Pressure Effects on the Turbulent Consumption Speeds of High H₂ Mixtures Available to Purchase

This paper describes measurements and correlations of turbulent consumption speeds, S_T,GC, of hydrogen/carbon monoxide (H₂/CO) fuel mixtures, with a focus on recently acquired elevated pressure data. Turbulent consumption speed data were obtained at mean flow velocities and turbulence intensities of 30 < U₀ < 50 m/s and 5 < u′_rms/S_L,0 < 30, respectively, for H₂/CO mixtures ranging from 30–90% H₂ by volume at 5 and 10 atm. Experiments were conducted where the mixture equivalence ratio, ϕ was adjusted at each fuel composition to have nominally the same un-stretched laminar flame speed, S_L,0. In comparing two blends with the same composition, S_L,0 value, and flow conditions, the 5 and 10 atm data have S_T,GC values that are consistently about 1.8 and 2.2 times larger than the 1 atm data, respectively. These data are also correlated with a scaling law derived from quasi-steady leading points concepts using detailed kinetics calculations of highly stretched flames.
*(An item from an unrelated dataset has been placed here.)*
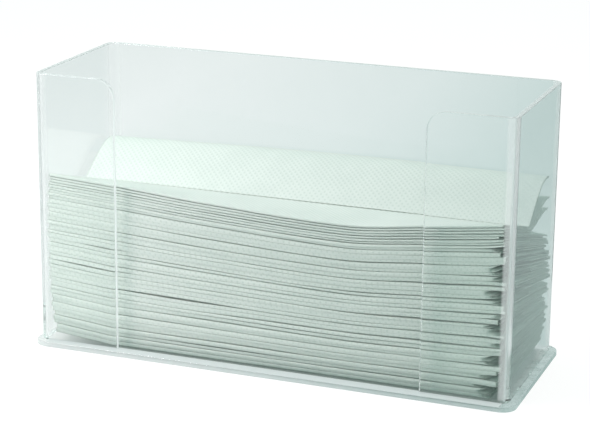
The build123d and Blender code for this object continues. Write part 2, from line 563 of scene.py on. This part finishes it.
def pit_shade_on_folds(i, x):
    """How dark the painted shade in the embossing's pits is on a towel's folds."""
    if i > crisp_above:
        return tight_pit_shade + 0.0 * x
    if i >= towel_count - tight_count:
        return fold_pit_shade + (tight_pit_shade - fold_pit_shade) * np.clip(1.5 * along(x), 0, 1)
    return fold_pit_shade * (0.35 + 0.65 * min(i / smooth_below, 1)) + 0.0 * x


def stand_out(i):
    """How far a towel's fold stands in front of the deep creases of its band."""
    below = max(line for line in deep_lines if line <= i)
    above = min(line for line in deep_lines if line > i)
    t = (i + 0.5 - below) / (above - below)
    return band_bulge * (1 - (2 * t - 1) ** 2) if above - below > 1 else 0.0


def level(share, x, y):
    """Height at which this share of the stack lies below, at x and y."""
    u = along(x)
    floor = plate_t + seat + curl_h * np.clip(1 - u / sag_knots[1][0], 0, 1)
    ridge = plate_t + stack_h - sag_h * smooth_sag(u)
    slope = (plate_t + middle_h - ridge) / (stack_middle - stack_front)
    return floor + share * (ridge + slope * (y - stack_front) - floor)


def arch(y, x):
    """Rise of a rear half, from its free edge to the back wall, from 0 to 1."""
    start = stack_middle + raised_from
    u = np.maximum(0.0, (y - start) / (stack_back - start))
    over = bends_over[1] + (bends_over[0] - bends_over[1]) * np.maximum(0.0, 1 - along(x)) ** 3
    return u * (2 - u) - over * u ** 4


def nose(y, low, high, reach, steps, soft_low, soft_high):
    """Rows round a fold from its upper side to its lower one, rounder where it is softer."""
    rows = []
    for k in range(steps + 1):
        turn = pi / 2 - pi * k / steps
        soft = soft_high if turn > 0 else soft_low
        out = abs(cos(turn)) ** soft
        up = abs(sin(turn)) ** soft * (1 if turn > 0 else -1)
        rows.append((y + reach * out, (low + high) / 2 + (high - low) / 2 * up))
    return rows


def point_row(y, z, shown=1.0, relief=1.0, edge=0.0, above=far_off, below=far_off, hollow=0.0):
    """One row of points along a towel, with what its surface shows there."""
    return {"y": y, "z": z, "shown": shown, "relief": relief, "edge": edge,
            "above": above, "below": below, "hollow": hollow}


def towel_rows(i, low, high, x, front, panels):
    """Outer rows of one towel's section from its front free edge round to its rear one."""
    rank = i - (towel_count - len(raised_tops))
    raised = raised_tops[rank] if rank >= 0 else 0.0

    def thickness(y):
        plain = level(high, x, y) - level(low, x, y) - layer_gap
        return np.maximum(plain + ripple(i + 1, x, -1) - ripple(i, x, 1), 3 * paper_t)

    def upper(y):
        flat = level(high, x, y) - layer_gap / 2 + ripple(i + 1, x, -1)
        return flat + (plate_t + raised - flat) * arch(y, x) if raised else flat

    def lower(y):
        return upper(y) - thickness(y)

    reach_f = thickness(front) / 2
    reach_b = thickness(stack_back) / 2
    y_f = front + reach_f
    y_b = stack_back - reach_b
    edge_f = stack_middle - panel_gap / 2
    edge_b = stack_middle + panel_gap / 2
    shown = pit_shade_on_folds(i, x)

    def fold(y_end, reach, steps, dented=False):
        floor, roof = lower(y_end), upper(y_end)
        around = nose(y_end, floor, roof, reach, steps, softness(i, x), softness(i + 1, x))
        folded = []
        for y, z in around:
            # How near the row lies to the creases, in widths of their painted shade lines
            above = (roof - z) / crease_shade_width(i + 1, x) if i < towel_count - 1 else far_off
            below = (z - floor) / crease_shade_width(i, x)
            off = np.abs(2 * (z - floor) / (roof - floor) - 1)
            pushed = dent(i, x, off) if dented else 0.0
            # Painted shade in a pushed-in corner, darker the further it is pushed in
            hollow = np.clip(pushed / dent_shade_depth, 0, 0.9)
            folded.append(point_row(y + pushed, z, shown, fold_relief, 0.0, above, below, hollow))
        return folded

    rows = []
    for k in range(panels):
        y = edge_f + (y_f + dent(i, x, 1.0) - edge_f) * k / panels
        rows.append(point_row(y, upper(y)))
    rows += fold(y_f, -reach_f, fold_rows, dented=True)
    base = [stack_middle - panel_gap, stack_middle + raised_from]
    base += [y_b + (base[1] - y_b) * k / base_rows for k in range(base_rows - 1, 0, -1)]
    for k, y in enumerate(base if raised else base[:1]):
        # The first two base rows, under the gap between the halves, carry painted shade
        rows.append(point_row(y, lower(y), 0.0, 0.0, 1.0 if k < 2 else 0.0))
    rows += fold(y_b, reach_b, back_rows)[::-1]
    rear_rows = max(panels, raised_rows) if raised else panels
    lift = edge_lift if rank >= 0 else 0.0
    for k in range(1, rear_rows + 1):
        y = y_b + (edge_b - y_b) * k / rear_rows
        rows.append(point_row(y, upper(y) + lift * np.exp((edge_b - y) / lift_reach)))
    return rows


def towel_mesh(name, x, rows, shift, shade):
    """Closed sheet of the paper's thickness along the rows, with its own flat coordinates."""
    count = len(rows)

    def of_rows(what):
        return np.array([np.broadcast_to(each[what], x.shape) for each in rows])

    def flattened(values):
        return values.reshape(-1, *values.shape[2:])

    def both_sides(values):
        return np.concatenate([flattened(values), flattened(values[kept])])

    y, z, shown = of_rows("y"), of_rows("z"), of_rows("shown")
    step_y, step_z = np.gradient(y, axis=0), np.gradient(z, axis=0)
    size = np.hypot(step_y, step_z) + 1e-9
    in_y, in_z = -step_z / size, step_y / size
    run = np.vstack([np.zeros(len(x)), np.cumsum(np.hypot(np.diff(y, axis=0), np.diff(z, axis=0)), axis=0)])
    across = np.broadcast_to(x, y.shape)
    outer = np.stack([across, y, z], axis=-1)
    inner = np.stack([across, y + in_y * paper_t, z + in_z * paper_t], axis=-1)
    kept = [k for k in range(count) if k % 3 == 0 or k == count - 1 or not shown[k].any()]
    inner = inner[kept]
    points = np.concatenate([outer.reshape(-1, 3), inner.reshape(-1, 3)])
    tilt = emboss_tilt * sin(5.0 * shift)
    down = run + tilt * across + shift * 0.6 * emboss_down
    # The third coordinate is the strength of the painted shade in the pits; the inner side has none
    flat = np.stack([across + shift * emboss_across, down, shown], axis=-1)
    flat_inner = flat[kept].copy()
    flat_inner[..., 2] = 0.0
    sheet = np.concatenate([flat.reshape(-1, 3), flat_inner.reshape(-1, 3)])

    # Painted shade on the first and last rows and at both ends
    edge = of_rows("edge")
    edge[:, [0, -1]] = edge[[0, -1]] = 1.0
    edge, relief = both_sides(edge), both_sides(of_rows("relief"))
    # The crease attribute carries the painted shade: distances to the creases above and below, and the
    # pushed-in corners' shade
    crease = both_sides(np.stack([of_rows("above"), of_rows("below"), of_rows("hollow")], axis=-1))

    across_count = len(x)
    base = count * across_count

    def quads(first, second):
        k = np.arange(across_count - 1)
        return np.stack([first + k, first + k + 1, second + k + 1, second + k], axis=-1)

    faces = []
    for k in range(count - 1):
        faces += quads(k * across_count, (k + 1) * across_count).tolist()
    for k in range(len(kept) - 1):
        faces += quads(base + (k + 1) * across_count, base + k * across_count).tolist()
    faces += quads(base, 0).tolist()
    faces += quads((count - 1) * across_count, base + (len(kept) - 1) * across_count).tolist()
    for k, (first, last) in enumerate(zip(kept, kept[1:])):
        for column, way in ((0, 1), (across_count - 1, -1)):
            outside = [r * across_count + column for r in range(first, last + 1)]
            inside = [base + (k + 1) * across_count + column, base + k * across_count + column]
            faces.append((outside + inside)[::way])
    mesh = bpy.data.meshes.new(name)
    mesh.from_pydata(points.tolist(), [], faces)
    for what, values in (("sheet", sheet), ("crease", crease)):
        attribute = mesh.attributes.new(what, "FLOAT_VECTOR", "POINT")
        attribute.data.foreach_set("vector", values.astype(np.float32).ravel())
    for what, values in (("edge", edge), ("relief", relief), ("shade", np.full(len(edge), shade))):
        attribute = mesh.attributes.new(what, "FLOAT", "POINT")
        attribute.data.foreach_set("value", values.astype(np.float32))
    mesh.polygons.foreach_set("use_smooth", np.ones(len(mesh.polygons), bool))
    mesh.set_sharp_from_angle(angle=radians(sharp_from))
    return mesh


def make_towels(paper):
    group = embossing_tree()
    below = 0.0
    for i, share in enumerate(shares()):
        name = f"towel_{i + 1:02d}"
        side = 2 * i / (towel_count - 1) - 1
        held_in = (top_in if side > 0 else low_in) * side * side
        left = stack_left + held_in + stagger * (0.5 + 0.5 * sin(1.9 * i))
        right = stack_right - held_in - stagger * (0.5 + 0.5 * cos(2.7 * i))
        right -= ragged * (0.5 + 0.5 * sin(1.3 * i)) * (0.5 + 0.5 * sin(0.37 * i + 2.0))
        front = stack_front + 0.3 * stagger * (0.5 + 0.5 * sin(3.7 * i)) - stand_out(i)
        on_top = i == towel_count - 1
        x = np.linspace(left, right, top_columns if on_top else columns)
        panels = top_panel_rows if on_top else panel_rows
        rows = towel_rows(i, below, below + share, x, front, panels)
        shade = shade_share * (0.5 + 0.5 * sin(2.9 * i)) * (top_shade if on_top else 1.0)
        mesh = towel_mesh(name, x, rows, 0.618 * i, shade)
        towel = bpy.data.objects.new(f"paper_{name}", mesh)
        bpy.context.scene.collection.objects.link(towel)
        emboss(towel, group, paper, emboss_depth)
        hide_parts(name)
        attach(towel, "root")
        below += share


# Acrylic

def dress_acrylic(acrylic):
    for name in ("sleeve", "base_plate"):
        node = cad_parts[name]
        node.data.materials.clear()
        node.data.materials.append(acrylic)


# Studio

def pale_floor():
    finish = Finish("pale_floor")
    across, depth, _ = finish.parts(finish.place())
    tone = finish.node("ShaderNodeValToRGB", {"stops": floor_tones}, {0: across / floor_span + 0.5})
    # Painted pool of light in front of the box, and painted shadow under the stack
    front = depth.rise(*front_depth) * across.rise(*front_across)
    tone = finish.blend(front * front_light_share, tone, front_light_tint)
    under = (across - sleeve_x).size().rise(*under_half_w) * across.rise(*under_left)
    under = under * (depth - stack_middle).size().rise(*under_half_d)
    tone = finish.blend(under * under_shadow_share, tone, under_shadow_tint)
    matt = finish.plain("ShaderNodeBsdfDiffuse", floor_tint)
    white = finish.node("ShaderNodeEmission", {}, {"Color": full((1.0, 1.0, 1.0)), "Strength": floor_white})
    through = finish.node("ShaderNodeEmission", {}, {"Color": tone, "Strength": 1.0})
    seen = finish.mix(matt_seen, white, matt)
    seen_through = finish.mix(matt_through, through, matt)
    clear = finish.ray("Is Transmission Ray").at_least(finish.ray("Is Glossy Ray"))
    other = finish.mix(clear, matt, seen_through)
    return finish.wear(finish.mix(finish.ray("Is Camera Ray"), other, seen))


def make_floor():
    mesh = bpy.data.meshes.new("floor")
    corners = [(x * floor_size, y * floor_size, 0) for x, y in ((-1, -1), (1, -1), (1, 1), (-1, 1))]
    mesh.from_pydata(corners, [], [(0, 1, 2, 3)])
    floor = bpy.data.objects.new("floor", mesh)
    mesh.materials.append(pale_floor())
    bpy.context.scene.collection.objects.link(floor)


def make_world():
    world = bpy.data.worlds.new("studio")
    bpy.context.scene.world = world
    world.use_nodes = True
    tree = Tree(world.node_tree)
    camera_ray = tree.node("ShaderNodeLightPath", out="Is Camera Ray")
    glossy = tree.node("ShaderNodeLightPath", out="Is Glossy Ray")
    glossy = glossy.at_least(tree.node("ShaderNodeLightPath", out="Is Transmission Ray"))
    lit, mirrored, white = (
        tree.node("ShaderNodeBackground", {}, {"Color": full(colour), "Strength": strength})
        for colour, strength in (room_light, room_mirrored, room_seen)
    )
    other = tree.node("ShaderNodeMixShader", {}, {0: glossy, 1: lit, 2: mirrored})
    seen = tree.node("ShaderNodeMixShader", {}, {0: camera_ray, 1: other, 2: white})
    tree.node("ShaderNodeOutputWorld", {}, {"Surface": seen})


def make_lamp(name, place, size, watts, colour):
    lamp = bpy.data.lights.new(name, "AREA")
    lamp.shape, lamp.size, lamp.energy, lamp.color = "DISK", size, watts, colour
    lit = bpy.data.objects.new(name, lamp)
    lit.location = place
    lit.rotation_euler = (Vector(lamp_aim) - Vector(place)).to_track_quat("-Z", "Y").to_euler()
    bpy.context.scene.collection.objects.link(lit)


def make_camera():
    a, e, r = radians(azimuth), radians(elevation), radians(roll)
    ahead = Vector((-sin(a) * cos(e), cos(a) * cos(e), -sin(e)))
    level_right = Vector((cos(a), sin(a), 0.0))
    level_up = level_right.cross(ahead)
    right = cos(r) * level_right + sin(r) * level_up
    up = cos(r) * level_up - sin(r) * level_right
    camera = bpy.data.objects.new("camera", bpy.data.cameras.new("camera"))
    camera.data.lens = lens
    turn = Matrix((right, up, -ahead)).transposed().to_4x4()
    camera.matrix_world = Matrix.Translation(eye) @ turn
    camera.data.clip_end = far_clip
    bpy.context.scene.collection.objects.link(camera)
    bpy.context.scene.camera = camera


dress_acrylic(clear_acrylic())
make_towels(towel_paper())
make_floor()
make_world()
for lamp in lamps:
    make_lamp(*lamp)
make_camera()
bpy.context.scene.view_settings.view_transform = "Standard"
for kind in ("max_bounces", "transmission_bounces", "glossy_bounces"):
    setattr(bpy.context.scene.cycles, kind, light_bounces)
For a given pressure, these scalings do an excellent job in scaling data obtained across the H₂/CO fuel composition and fuel/air range. However, the pressure sensitivities are not captured by this scaling. This pressure sensitivity may be more fundamentally a reflection of the non-quasi-steady nature of the flame leading points. In support of this argument, we show that the spread in the data can largely be correlated with the ratio of a chemical time scale to a flow time scale.